### MATERIAL
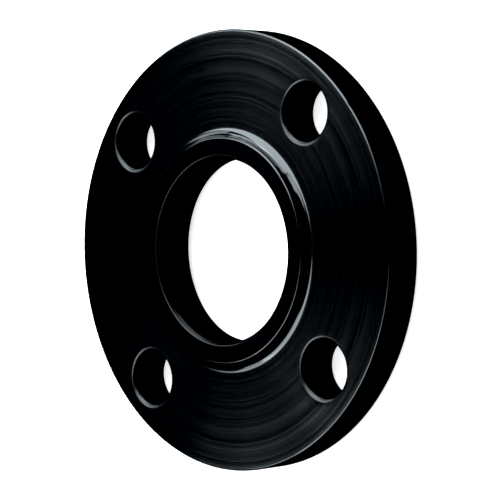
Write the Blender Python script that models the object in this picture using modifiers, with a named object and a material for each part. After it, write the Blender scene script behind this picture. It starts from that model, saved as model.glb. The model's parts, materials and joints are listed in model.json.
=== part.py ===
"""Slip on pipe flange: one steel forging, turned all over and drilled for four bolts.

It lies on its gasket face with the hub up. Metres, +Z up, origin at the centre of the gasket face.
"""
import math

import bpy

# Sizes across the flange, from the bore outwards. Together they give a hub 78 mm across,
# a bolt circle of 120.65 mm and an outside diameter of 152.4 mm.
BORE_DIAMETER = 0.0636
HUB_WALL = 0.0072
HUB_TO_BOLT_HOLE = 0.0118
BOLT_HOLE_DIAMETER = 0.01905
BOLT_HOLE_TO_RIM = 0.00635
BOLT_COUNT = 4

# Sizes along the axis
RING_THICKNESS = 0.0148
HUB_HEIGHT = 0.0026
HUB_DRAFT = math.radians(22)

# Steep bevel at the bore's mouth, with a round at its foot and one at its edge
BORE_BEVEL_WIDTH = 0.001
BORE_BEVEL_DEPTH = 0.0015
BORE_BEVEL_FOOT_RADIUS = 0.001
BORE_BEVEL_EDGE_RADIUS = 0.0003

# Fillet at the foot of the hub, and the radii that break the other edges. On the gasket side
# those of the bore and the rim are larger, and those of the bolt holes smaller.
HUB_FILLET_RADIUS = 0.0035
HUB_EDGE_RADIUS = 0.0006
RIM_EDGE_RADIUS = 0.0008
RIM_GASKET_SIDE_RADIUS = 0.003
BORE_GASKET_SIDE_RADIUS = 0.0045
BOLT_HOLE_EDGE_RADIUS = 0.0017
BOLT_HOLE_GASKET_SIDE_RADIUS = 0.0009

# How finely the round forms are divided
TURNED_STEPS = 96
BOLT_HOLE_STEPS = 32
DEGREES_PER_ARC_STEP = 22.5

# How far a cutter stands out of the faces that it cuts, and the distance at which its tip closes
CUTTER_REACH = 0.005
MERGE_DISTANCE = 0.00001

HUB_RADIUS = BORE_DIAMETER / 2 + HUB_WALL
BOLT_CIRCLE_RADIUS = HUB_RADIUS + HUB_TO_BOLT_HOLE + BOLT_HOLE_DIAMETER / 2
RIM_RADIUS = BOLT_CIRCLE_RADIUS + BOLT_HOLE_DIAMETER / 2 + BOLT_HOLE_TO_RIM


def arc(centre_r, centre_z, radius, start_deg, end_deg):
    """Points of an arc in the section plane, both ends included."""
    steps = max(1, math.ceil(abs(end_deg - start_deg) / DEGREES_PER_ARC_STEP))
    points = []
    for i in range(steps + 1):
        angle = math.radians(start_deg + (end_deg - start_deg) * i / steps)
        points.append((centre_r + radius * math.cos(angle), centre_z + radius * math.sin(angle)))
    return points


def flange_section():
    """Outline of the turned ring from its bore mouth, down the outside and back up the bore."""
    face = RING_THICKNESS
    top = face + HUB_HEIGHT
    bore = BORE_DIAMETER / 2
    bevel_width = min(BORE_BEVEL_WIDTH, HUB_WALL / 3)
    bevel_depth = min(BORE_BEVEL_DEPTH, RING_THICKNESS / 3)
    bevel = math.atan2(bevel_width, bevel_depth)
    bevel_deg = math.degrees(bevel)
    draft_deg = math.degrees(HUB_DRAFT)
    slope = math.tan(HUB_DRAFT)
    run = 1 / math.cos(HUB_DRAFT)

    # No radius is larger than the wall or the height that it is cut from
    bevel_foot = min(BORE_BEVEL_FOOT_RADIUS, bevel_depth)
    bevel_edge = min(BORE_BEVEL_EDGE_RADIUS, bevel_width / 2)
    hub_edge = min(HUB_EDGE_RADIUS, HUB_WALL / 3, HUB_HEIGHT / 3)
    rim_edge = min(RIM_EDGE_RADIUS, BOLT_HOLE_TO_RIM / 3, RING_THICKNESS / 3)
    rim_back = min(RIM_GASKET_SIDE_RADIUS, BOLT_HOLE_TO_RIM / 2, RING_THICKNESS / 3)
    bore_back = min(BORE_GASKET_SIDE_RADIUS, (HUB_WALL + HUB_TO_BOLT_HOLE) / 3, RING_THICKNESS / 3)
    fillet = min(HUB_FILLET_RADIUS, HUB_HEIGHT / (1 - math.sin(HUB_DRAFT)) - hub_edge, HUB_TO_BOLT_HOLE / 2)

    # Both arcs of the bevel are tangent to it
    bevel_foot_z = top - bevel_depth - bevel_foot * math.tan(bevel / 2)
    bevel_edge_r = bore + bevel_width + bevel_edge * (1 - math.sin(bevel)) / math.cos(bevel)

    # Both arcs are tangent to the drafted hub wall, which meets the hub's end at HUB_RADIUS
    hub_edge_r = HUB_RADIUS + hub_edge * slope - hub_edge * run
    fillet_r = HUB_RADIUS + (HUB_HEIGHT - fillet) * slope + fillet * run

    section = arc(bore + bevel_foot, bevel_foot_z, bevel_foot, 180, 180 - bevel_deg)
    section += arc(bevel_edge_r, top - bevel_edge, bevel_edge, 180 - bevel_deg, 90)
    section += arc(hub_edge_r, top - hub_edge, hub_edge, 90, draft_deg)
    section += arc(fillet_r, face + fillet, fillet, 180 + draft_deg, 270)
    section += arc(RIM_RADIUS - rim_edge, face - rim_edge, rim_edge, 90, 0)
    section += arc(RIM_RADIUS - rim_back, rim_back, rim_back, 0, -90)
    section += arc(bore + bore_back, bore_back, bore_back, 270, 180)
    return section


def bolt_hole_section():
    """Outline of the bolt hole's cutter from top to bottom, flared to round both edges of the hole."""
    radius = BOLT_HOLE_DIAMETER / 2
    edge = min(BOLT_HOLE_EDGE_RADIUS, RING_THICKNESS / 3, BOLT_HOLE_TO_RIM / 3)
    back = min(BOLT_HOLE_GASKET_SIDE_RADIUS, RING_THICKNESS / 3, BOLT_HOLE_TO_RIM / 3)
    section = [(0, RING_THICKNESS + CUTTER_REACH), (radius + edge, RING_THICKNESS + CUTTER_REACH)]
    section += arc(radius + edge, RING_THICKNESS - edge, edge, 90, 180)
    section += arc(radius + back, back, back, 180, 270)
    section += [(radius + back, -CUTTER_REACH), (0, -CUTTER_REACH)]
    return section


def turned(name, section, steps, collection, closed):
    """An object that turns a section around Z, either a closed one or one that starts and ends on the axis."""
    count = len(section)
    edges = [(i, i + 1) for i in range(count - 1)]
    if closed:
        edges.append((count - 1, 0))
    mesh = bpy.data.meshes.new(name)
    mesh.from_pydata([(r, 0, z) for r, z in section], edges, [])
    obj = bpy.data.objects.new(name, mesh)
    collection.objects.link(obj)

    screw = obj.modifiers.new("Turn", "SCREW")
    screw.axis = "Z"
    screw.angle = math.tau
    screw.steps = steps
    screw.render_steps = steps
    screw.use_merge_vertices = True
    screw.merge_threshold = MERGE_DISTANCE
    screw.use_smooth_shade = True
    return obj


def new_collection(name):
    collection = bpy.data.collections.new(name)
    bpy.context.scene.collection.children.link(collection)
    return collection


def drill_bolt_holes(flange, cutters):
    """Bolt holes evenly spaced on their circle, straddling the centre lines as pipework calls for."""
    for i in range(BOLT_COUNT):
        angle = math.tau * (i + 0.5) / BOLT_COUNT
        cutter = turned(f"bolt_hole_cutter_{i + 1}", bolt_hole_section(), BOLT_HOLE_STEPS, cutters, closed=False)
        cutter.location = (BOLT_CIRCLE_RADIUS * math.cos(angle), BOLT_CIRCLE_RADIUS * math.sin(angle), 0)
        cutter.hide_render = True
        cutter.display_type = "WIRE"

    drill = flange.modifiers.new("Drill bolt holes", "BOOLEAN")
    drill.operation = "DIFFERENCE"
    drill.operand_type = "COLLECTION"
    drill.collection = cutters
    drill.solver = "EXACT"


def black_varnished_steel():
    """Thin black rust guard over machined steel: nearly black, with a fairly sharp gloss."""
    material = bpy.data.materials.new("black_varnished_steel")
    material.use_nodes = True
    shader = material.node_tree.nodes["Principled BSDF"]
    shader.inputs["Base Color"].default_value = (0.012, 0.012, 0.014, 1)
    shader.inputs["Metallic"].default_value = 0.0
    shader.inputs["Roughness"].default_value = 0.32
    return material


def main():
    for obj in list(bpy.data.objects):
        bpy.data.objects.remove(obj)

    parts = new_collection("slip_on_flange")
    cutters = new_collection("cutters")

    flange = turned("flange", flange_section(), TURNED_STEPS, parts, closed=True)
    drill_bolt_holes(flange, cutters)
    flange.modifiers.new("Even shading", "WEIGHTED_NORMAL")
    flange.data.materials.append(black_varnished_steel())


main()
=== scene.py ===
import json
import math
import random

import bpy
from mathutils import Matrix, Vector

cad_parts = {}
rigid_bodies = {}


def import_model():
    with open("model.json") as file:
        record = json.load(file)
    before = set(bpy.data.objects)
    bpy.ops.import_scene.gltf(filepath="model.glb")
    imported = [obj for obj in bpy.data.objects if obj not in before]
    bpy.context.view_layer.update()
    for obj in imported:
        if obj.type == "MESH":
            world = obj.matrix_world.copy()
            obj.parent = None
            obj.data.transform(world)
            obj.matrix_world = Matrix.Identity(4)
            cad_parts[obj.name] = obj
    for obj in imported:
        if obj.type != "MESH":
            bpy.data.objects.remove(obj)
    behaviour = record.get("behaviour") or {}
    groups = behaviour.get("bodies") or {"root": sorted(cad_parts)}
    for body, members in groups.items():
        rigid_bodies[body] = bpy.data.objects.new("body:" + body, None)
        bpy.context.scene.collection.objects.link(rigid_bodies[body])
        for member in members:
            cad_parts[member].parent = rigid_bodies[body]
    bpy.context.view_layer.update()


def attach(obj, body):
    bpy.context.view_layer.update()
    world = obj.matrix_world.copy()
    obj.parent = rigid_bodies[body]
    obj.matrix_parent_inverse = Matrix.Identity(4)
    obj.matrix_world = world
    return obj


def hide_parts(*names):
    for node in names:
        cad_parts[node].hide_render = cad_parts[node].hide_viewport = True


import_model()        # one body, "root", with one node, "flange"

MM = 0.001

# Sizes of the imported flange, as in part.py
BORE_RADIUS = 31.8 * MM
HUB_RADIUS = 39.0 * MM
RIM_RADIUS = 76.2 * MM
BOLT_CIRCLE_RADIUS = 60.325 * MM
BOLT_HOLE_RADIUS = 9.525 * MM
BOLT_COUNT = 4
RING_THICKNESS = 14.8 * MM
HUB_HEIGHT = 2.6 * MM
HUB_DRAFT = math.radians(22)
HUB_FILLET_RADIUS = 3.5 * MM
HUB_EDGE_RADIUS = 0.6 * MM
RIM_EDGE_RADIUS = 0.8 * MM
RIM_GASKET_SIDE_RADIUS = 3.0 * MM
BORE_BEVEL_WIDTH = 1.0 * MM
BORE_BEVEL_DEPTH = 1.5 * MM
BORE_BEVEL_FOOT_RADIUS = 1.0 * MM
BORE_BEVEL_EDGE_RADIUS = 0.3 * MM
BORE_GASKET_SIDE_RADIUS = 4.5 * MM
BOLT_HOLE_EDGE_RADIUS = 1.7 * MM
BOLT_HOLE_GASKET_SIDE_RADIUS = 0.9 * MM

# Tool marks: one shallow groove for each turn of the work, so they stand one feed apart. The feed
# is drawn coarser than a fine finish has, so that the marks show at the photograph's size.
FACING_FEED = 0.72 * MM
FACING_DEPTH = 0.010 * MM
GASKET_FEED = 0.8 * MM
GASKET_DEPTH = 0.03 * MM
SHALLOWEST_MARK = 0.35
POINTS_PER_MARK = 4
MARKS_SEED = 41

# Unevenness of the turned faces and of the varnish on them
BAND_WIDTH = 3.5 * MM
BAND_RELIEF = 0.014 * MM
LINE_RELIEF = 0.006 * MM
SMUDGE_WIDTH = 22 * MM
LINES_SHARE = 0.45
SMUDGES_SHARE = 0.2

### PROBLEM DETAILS
Produce the lines from the top of the listing through the "BORE_BEVEL_EDGE_RADIUS = 0.0003" line exactly as they appear, with no additional output.

### RESULT BELOW
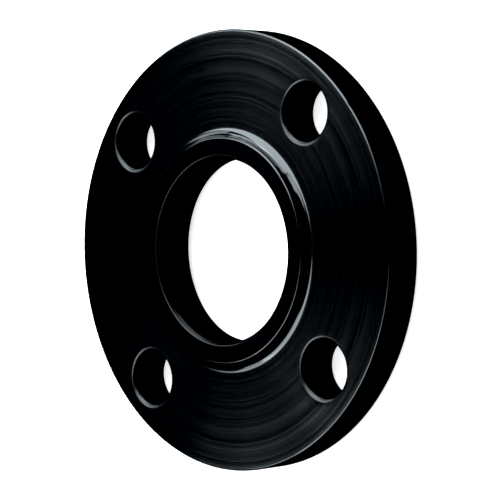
Write the Blender Python script that models the object in this picture using modifiers, with a named object and a material for each part. After it, write the Blender scene script behind this picture. It starts from that model, saved as model.glb. The model's parts, materials and joints are listed in model.json.
=== part.py ===
"""Slip on pipe flange: one steel forging, turned all over and drilled for four bolts.

It lies on its gasket face with the hub up. Metres, +Z up, origin at the centre of the gasket face.
"""
import math

import bpy

# Sizes across the flange, from the bore outwards. Together they give a hub 78 mm across,
# a bolt circle of 120.65 mm and an outside diameter of 152.4 mm.
BORE_DIAMETER = 0.0636
HUB_WALL = 0.0072
HUB_TO_BOLT_HOLE = 0.0118
BOLT_HOLE_DIAMETER = 0.01905
BOLT_HOLE_TO_RIM = 0.00635
BOLT_COUNT = 4

# Sizes along the axis
RING_THICKNESS = 0.0148
HUB_HEIGHT = 0.0026
HUB_DRAFT = math.radians(22)

# Steep bevel at the bore's mouth, with a round at its foot and one at its edge
BORE_BEVEL_WIDTH = 0.001
BORE_BEVEL_DEPTH = 0.0015
BORE_BEVEL_FOOT_RADIUS = 0.001
BORE_BEVEL_EDGE_RADIUS = 0.0003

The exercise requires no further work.